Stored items
┏━━
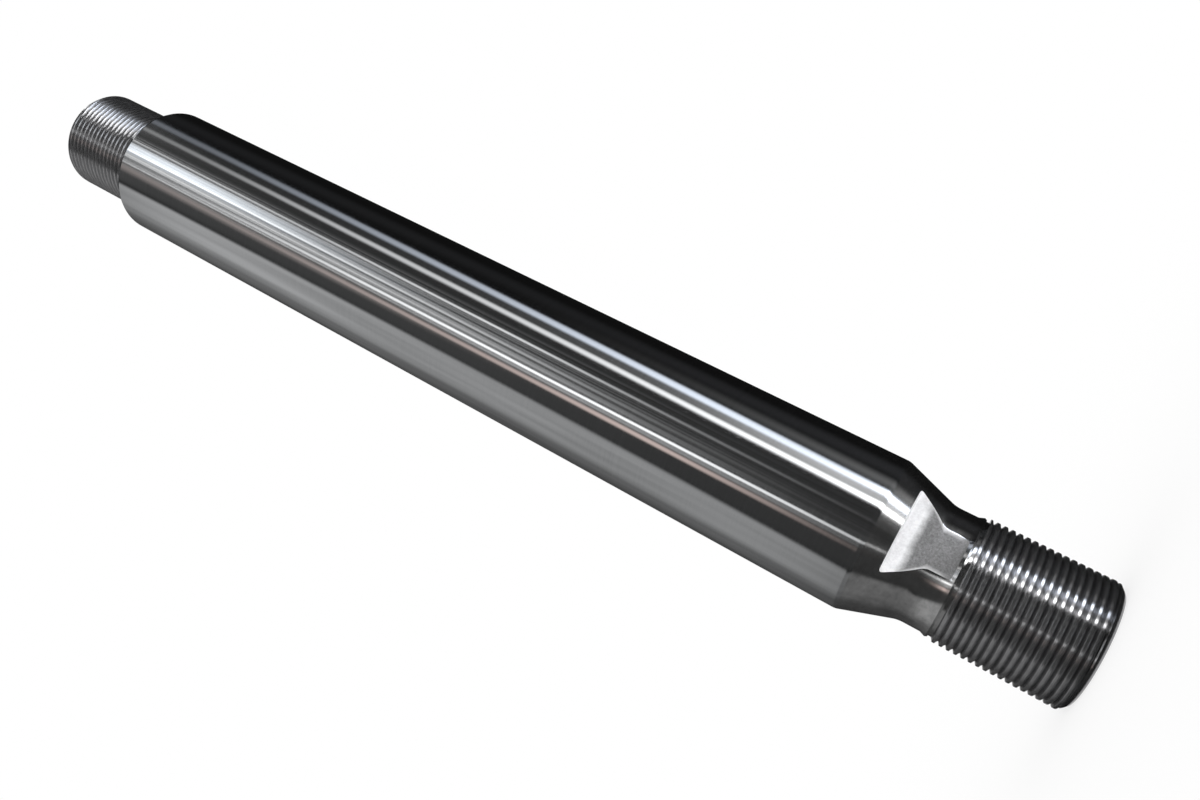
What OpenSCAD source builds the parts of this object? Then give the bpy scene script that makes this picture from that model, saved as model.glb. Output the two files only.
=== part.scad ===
// Cylinder rod: one steel bar, turned, threaded at both ends, milled with two wrench flats,
// chromed and ground. It stands on the end of its larger thread, the one that takes the rod eye.
// Origin: centre of that end face. Z runs along the axis, up to the thread that takes the piston.

/* [Ground body] */
// Diameter of the chromed and ground body
body_d = 45; // [42:0.5:60]
// Length of the body, from the end of the taper to the piston shoulder
body_l = 279.2; // [40:0.1:900]
// Length of the lead-in at the piston shoulder, which lets seals slip on
lead_in_l = 1; // [0.5:0.1:6]
// Depth of the lead-in at the shoulder, measured on the radius
lead_in_depth = 0.5; // [0.2:0.1:2]
// Radius of the rounded edge where the body meets the taper
body_edge_r = 4.5; // [1:0.1:9]

/* [Threads] */
// Pitch of both threads
pitch = 2; // [1:0.25:3]
// Outer diameter of the rod-eye thread
eye_thread_d = 36; // [35.5:0.5:39]
// Length of the rod-eye thread, with its chamfer
eye_thread_l = 35.5; // [15:0.5:100]
// Chamfer on the end of the rod-eye thread
eye_chamfer = 2; // [0.5:0.1:4]
// Outer diameter of the piston thread
piston_thread_d = 35; // [24:0.5:36]
// Length of the piston thread and its relief, from the shoulder to the end face
piston_thread_l = 35.5; // [15:0.5:100]
// Chamfer on the end of the piston thread
piston_chamfer = 2; // [0.5:0.1:4]
// Width of the relief between the piston thread and the shoulder
piston_relief_w = 3; // [1.5:0.1:6]

/* [Neck] */
// Diameter of the neck
neck_d = 34; // [33:0.1:35]
// Length of the taper between the body and the neck
taper_l = 15.6; // [12:0.1:50]
// Length of the neck, from the end of the taper to its collar
neck_l = 6.2; // [4:0.1:50]
// Radius of the hollow where the taper runs into the neck
neck_fillet_r = 9; // [2:0.5:20]
// Diameter of the ridge of the narrow collar beside the rod-eye thread
collar_d = 35.2; // [34.6:0.1:35.6]
// Diameter of the collar's edge at the relief
collar_edge_d = 34.6; // [34.4:0.1:35.4]
// Distance from that edge to the ridge
collar_w = 0.6; // [0.3:0.1:3]
// Length of the slope from the neck up to the ridge
collar_slope_l = 1.5; // [0.6:0.1:3]
// Width of the relief between the collar and the rod-eye thread
eye_relief_w = 0.9; // [0.6:0.1:5]
// Diameter of that relief
eye_relief_d = 33.8; // [32:0.1:34.3]

/* [Wrench flats] */
// Distance across the two flats
flats_across = 32; // [28:0.5:33]
// Distance from the wide end of the taper to the flats
flat_setback = 6.2; // [4:0.1:10]
// Length of each flat along the rod
flat_l = 16.2; // [6:0.1:18]
// Radius that the cutter leaves in the ends of each flat
flat_corner_r = 0.8; // [0.3:0.1:1.5]

/* [Centre holes] */
// Diameter of the centre hole's mouth, in both end faces
centre_mouth_d = 7.5; // [4:0.1:14]
// Diameter of the centre hole's pilot
centre_pilot_d = 3; // [1:0.1:3.9]
// Depth of the pilot past the countersink
centre_pilot_l = 4; // [2:0.1:10]

/* [Hidden] */
$fn = 96;
overshoot = 1;                                  // how far a cutter starts outside the steel

body_r = body_d / 2;
neck_r = neck_d / 2;
collar_r = collar_d / 2;
collar_edge_r = collar_edge_d / 2;
eye_r = eye_thread_d / 2;
piston_r = piston_thread_d / 2;

// Thread form: 60 degree flanks, a crest flat of an eighth and a root flat of a quarter of the pitch
flank_angle = 30;
crest_w = pitch / 8;
root_w = pitch / 4;
thread_depth = (pitch - crest_w - root_w) / 2 / tan(flank_angle);
relief_below_root = 0.3;                        // lets the threading tool run out clear of steel
piston_relief_r = piston_r - thread_depth - relief_below_root;

// Heights along the axis
z_eye_relief = eye_thread_l;
z_collar = z_eye_relief + eye_relief_w;
z_collar_ridge = z_collar + collar_w;
z_neck = z_collar_ridge + collar_slope_l;
z_taper = z_neck + neck_l;
z_body = z_taper + taper_l;
z_shoulder = z_body + body_l;
z_end = z_shoulder + piston_thread_l;
z_piston_thread = z_shoulder + piston_relief_w;
z_flat_top = z_body - flat_setback;
z_flat_bottom = z_flat_top - flat_l;

taper_angle = atan((body_r - neck_r) / taper_l);
centre_cone_l = (centre_mouth_d - centre_pilot_d) / 2 / tan(flank_angle);
arc_steps = 6;

// Points of a round corner of radius r that turns by the taper's angle. The corner is at [x, z];
// side is 1 where the steel is hollowed and -1 where its edge is rounded off.
function taper_corner(x, z, r, side) =
    let (run = r * tan(taper_angle / 2), z_start = z - side * run)
    [for (i = [0 : arc_steps])
        let (a = taper_angle * (side > 0 ? i : arc_steps - i) / arc_steps)
        side > 0
            ? [x + r * (1 - cos(a)), z_start + r * sin(a)]
            : [x - r * (1 - cos(a)), z_start - r * sin(a)]];

// Half of the section, as it leaves the lathe before the threads are cut
module blank_section() {
    polygon(concat(
        [
            [0, 0],
            [eye_r - eye_chamfer, 0],
            [eye_r, eye_chamfer],
            [eye_r, z_eye_relief],
            [eye_relief_d / 2, z_eye_relief],
            [eye_relief_d / 2, z_collar],
            [collar_edge_r, z_collar],
            [collar_r, z_collar_ridge],
            [neck_r, z_neck],
        ],
        taper_corner(neck_r, z_taper, neck_fillet_r, 1),
        taper_corner(body_r, z_body, body_edge_r, -1),
        [
            [body_r, z_shoulder - lead_in_l],
            [body_r - lead_in_depth, z_shoulder],
            [piston_relief_r, z_shoulder],
            [piston_relief_r, z_piston_thread],
            [piston_r, z_piston_thread],
            [piston_r, z_end - piston_chamfer],
            [piston_r - piston_chamfer, z_end],
            [0, z_end],
        ]
    ));
}

// Section of one thread groove: r is the thread's outer radius, and z 0 is the middle of the root
module groove_section(r) {
    flank_w = (thread_depth + overshoot) * tan(flank_angle);
    polygon([
        [r - thread_depth, -root_w / 2],
        [r + overshoot, -root_w / 2 - flank_w],
        [r + overshoot, root_w / 2 + flank_w],
        [r - thread_depth, root_w / 2],
    ]);
}

// Grooves of a thread of outer radius r and length l, one for each turn. They start at z 0 with a
// whole crest and run out through the chamfered end.
module thread_grooves(r, l) {
    turns = ceil(l / pitch);
    for (turn = [0 : turns - 1])
        translate([0, crest_w / 2 + (turn + 0.5) * pitch])
            groove_section(r);
}

// The turned rod. The threads are closed rings of the true form, pitch and depth.
module turned_rod() {
    rotate_extrude()
        difference() {
            blank_section();
            translate([0, z_eye_relief])
                mirror([0, 1])
                    thread_grooves(eye_r, eye_thread_l);
            translate([0, z_piston_thread])
                thread_grooves(piston_r, z_end - z_piston_thread);
        }
}

// What the milling cutter takes away for one flat, on the side that faces -Y
module flat_cut() {
    depth = body_r - flats_across / 2 + overshoot;
    translate([-body_r, -flats_across / 2, z_flat_bottom])
        rotate([90, 0, 90])
            linear_extrude(height = body_d)
                mirror([1, 0]) {
                    translate([0, flat_corner_r])
                        square([depth, flat_l - 2 * flat_corner_r]);
                    translate([flat_corner_r, 0])
                        square([depth - flat_corner_r, flat_l]);
                    for (z = [flat_corner_r, flat_l - flat_corner_r])
                        translate([flat_corner_r, z])
                            circle(r = flat_corner_r, $fn = 32);
                }
}

// Centre hole with its mouth at z 0, going up into the steel
module centre_hole() {
    slope = (centre_mouth_d - centre_pilot_d) / 2 / centre_cone_l;
    translate([0, 0, -overshoot])
        cylinder(r1 = centre_mouth_d / 2 + overshoot * slope, r2 = centre_pilot_d / 2,
                 h = centre_cone_l + overshoot);
    cylinder(d = centre_pilot_d, h = centre_cone_l + centre_pilot_l);
}

module rod() {
    color("silver")
        difference() {
            turned_rod();
            for (side = [0, 180])
                rotate([0, 0, side])
                    flat_cut();
            centre_hole();
            translate([0, 0, z_end])
                mirror([0, 0, 1])
                    centre_hole();
        }
}

rod();
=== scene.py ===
# %% [markdown]
# # A chromed hydraulic cylinder rod
#
# The object is one steel bar. A lathe turned it and cut a thread on each end, a mill took two wrench
# flats off its neck, and the body was chromed and ground to a mirror. The bar stands on its larger
# thread in this file, with its axis on Z, and the camera is rolled to see it lying down.

# %% Load the frame
import math

import bmesh
import bpy
from mathutils import Matrix, Vector


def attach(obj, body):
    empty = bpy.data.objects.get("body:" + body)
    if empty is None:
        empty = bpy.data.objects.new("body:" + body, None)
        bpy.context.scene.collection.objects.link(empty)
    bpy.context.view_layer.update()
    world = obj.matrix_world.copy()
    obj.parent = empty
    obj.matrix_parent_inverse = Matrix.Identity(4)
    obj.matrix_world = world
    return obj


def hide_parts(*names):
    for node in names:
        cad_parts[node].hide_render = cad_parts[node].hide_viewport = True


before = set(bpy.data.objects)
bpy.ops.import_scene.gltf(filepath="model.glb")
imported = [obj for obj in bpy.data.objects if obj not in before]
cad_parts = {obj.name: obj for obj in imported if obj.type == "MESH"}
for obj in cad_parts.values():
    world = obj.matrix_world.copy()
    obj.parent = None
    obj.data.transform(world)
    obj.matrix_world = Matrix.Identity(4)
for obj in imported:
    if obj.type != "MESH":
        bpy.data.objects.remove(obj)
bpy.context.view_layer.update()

# %% [markdown]
# ## Sizes
#
# Every length of the bar follows from the same sizes as in the part's source, here in metres. Heights
# are measured from the end of the larger thread, because that end is the origin.

# %% Sizes of the bar
MM = 0.001
BODY_R = 22.5 * MM
EYE_THREAD_R = 18 * MM
PISTON_THREAD_R = 17.5 * MM
PITCH = 2 * MM
FLANK_SLOPE = math.tan(math.radians(30))
THREAD_DEPTH = 5 / 16 * PITCH / FLANK_SLOPE
NECK_R = 17 * MM
COLLAR_R = 17.6 * MM
COLLAR_EDGE_R = 17.3 * MM
EYE_RELIEF_R = 16.9 * MM
PISTON_RELIEF_R = PISTON_THREAD_R - THREAD_DEPTH - 0.3 * MM
CHAMFER = 2 * MM
BODY_EDGE_R = 4.5 * MM
NECK_FILLET_R = 9 * MM
LEAD_IN_L = 1 * MM
LEAD_IN_DEPTH = 0.5 * MM
CENTRE_MOUTH_R = 3.75 * MM
CENTRE_PILOT_R = 1.5 * MM
CENTRE_CONE_L = (CENTRE_MOUTH_R - CENTRE_PILOT_R) / FLANK_SLOPE
CENTRE_PILOT_L = 4 * MM

Z_EYE_RELIEF = 35.5 * MM
Z_COLLAR = Z_EYE_RELIEF + 0.9 * MM
Z_COLLAR_RIDGE = Z_COLLAR + 0.6 * MM
Z_NECK = Z_COLLAR_RIDGE + 1.5 * MM
Z_TAPER = Z_NECK + 6.2 * MM
Z_BODY = Z_TAPER + 15.6 * MM
Z_SHOULDER = Z_BODY + 279.2 * MM
Z_PISTON_THREAD = Z_SHOULDER + 3 * MM
Z_END = Z_SHOULDER + 35.5 * MM
Z_FLAT_TOP = Z_BODY - 6.2 * MM
Z_FLAT_BOTTOM = Z_FLAT_TOP - 16.2 * MM
FLAT_Y = 16 * MM
FLAT_CORNER_R = 0.8 * MM
AROUND = 128           # faces in one turn
print(f"bar: {Z_END / MM:.1f} mm long, {2 * BODY_R / MM:g} mm wide, thread {THREAD_DEPTH / MM:.2f} mm deep")

# %% [markdown]
# ## Camera
#
# The photograph looks at the bar from beside its larger thread, slightly towards the far end, so the
# near end is wider than the far one. The bar could be laid on its side for that, but it stays as the
# frame has it, so the camera rolls instead, and its axes are written in the bar's own frame.

# %% Camera
camera_place = Vector((-75.90, -273.70, 45.02)) * MM
camera_right = Vector((0.524288, 0.173316, -0.833717))
camera_up = Vector((0.815268, -0.384876, 0.432677))

camera_data = bpy.data.cameras.new("camera")
camera_data.lens = 29.90
camera_data.sensor_width = 36
camera_data.clip_start = 0.01
camera = bpy.data.objects.new("camera", camera_data)
bpy.context.collection.objects.link(camera)
turn = Matrix((camera_right, camera_up, camera_right.cross(camera_up))).transposed()
camera.matrix_world = Matrix.Translation(camera_place) @ turn.to_4x4()
bpy.context.scene.camera = camera
print("camera", [round(c, 4) for c in camera_place], "lens", camera_data.lens)

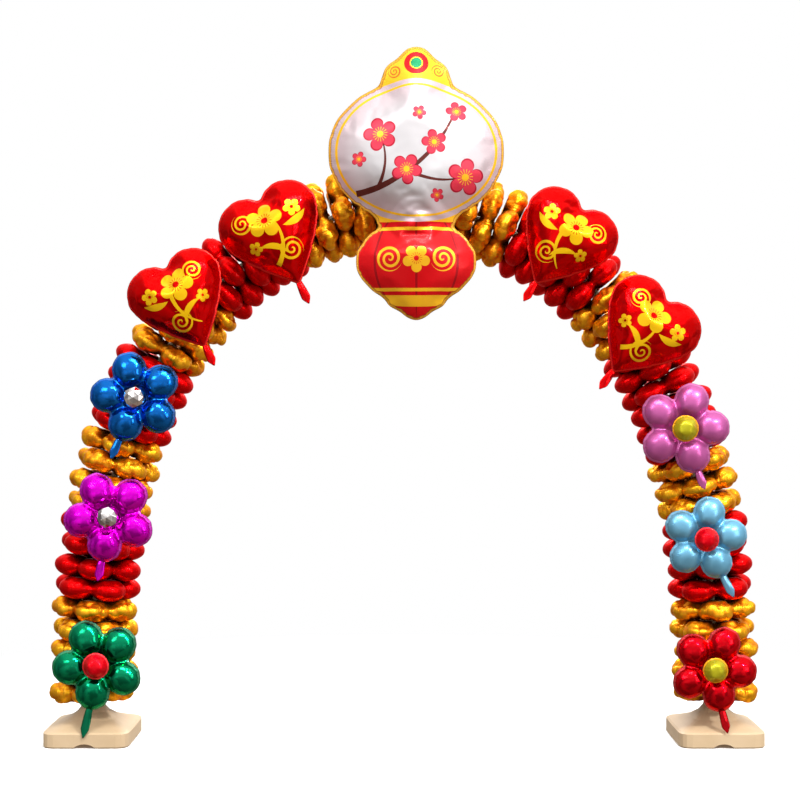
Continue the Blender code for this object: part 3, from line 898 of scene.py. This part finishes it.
┗━━
## Do this
Gather all lines where the word "imported" appears.

## Output
imported = [obj for obj in bpy.data.objects if obj not in before]
cad_parts = {obj.name: obj for obj in imported if obj.type == "MESH"}
for obj in imported:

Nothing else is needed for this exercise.